At high enough temperatures and low enough fields for porosities up to 50% for uniformly distributed cubic pores, the transport time becomes independent of porosity. The pure drift transport time at 27 °C and ρ = 46% was infinite as seen in Fig. 1(j), but at elevated temperatures, the drift transport time becomes finite due to the assistance of lateral diffusion activated at higher temperatures. The drift enhancement factor for the forward jump probability in the direction of the electric field is strongly reduced with increasing temperature. The strongest reduction of the forward jump probability occurs at high fields and high temperatures. From this, one can conclude that at 300 K, the reliability of highly porous dielectrics with respect to Cu punch-through should be much better than for a non-porous material. However, at elevated temperatures, the diffusion component allows to circumnavigate the pore and the abovementioned reliability is bound to deteriorate. At 400 °C, there is basically no difference between non-porous and porous dielectrics even at ρ = 46%.

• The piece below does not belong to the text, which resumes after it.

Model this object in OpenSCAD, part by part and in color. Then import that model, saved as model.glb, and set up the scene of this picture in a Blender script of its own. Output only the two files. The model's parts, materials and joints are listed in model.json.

In conclusion, an algebraic atomistic method for simulating diffusion and drift phenomena at a high electric field in porous dielectrics using the elementary jump frequencies has been used to assess the reliability of porous CMOS BEOL dielectrics and the opportunities for filament formation in MIM structures. The simulations have been calibrated to experiments performed on porous SiCOH dielectrics with porosity ranging from 0% to 25%. It was found that at 27 °C and for uniformly distributed square pores the drift comes to a halt at 46% porosity. However, at elevated temperatures, the lateral diffusion component triggers an onset of the drift transport that may pose a reliability risk. In other words, Cu contamination of the interlayer dielectric for porous and non-porous dielectrics should be comparable at temperatures above 400 °C. This in agreement with the experimental findings in the literature4 showing that increasing porosity reduces the diffusivity providing thus a larger reliability margin in terms of Cu contamination.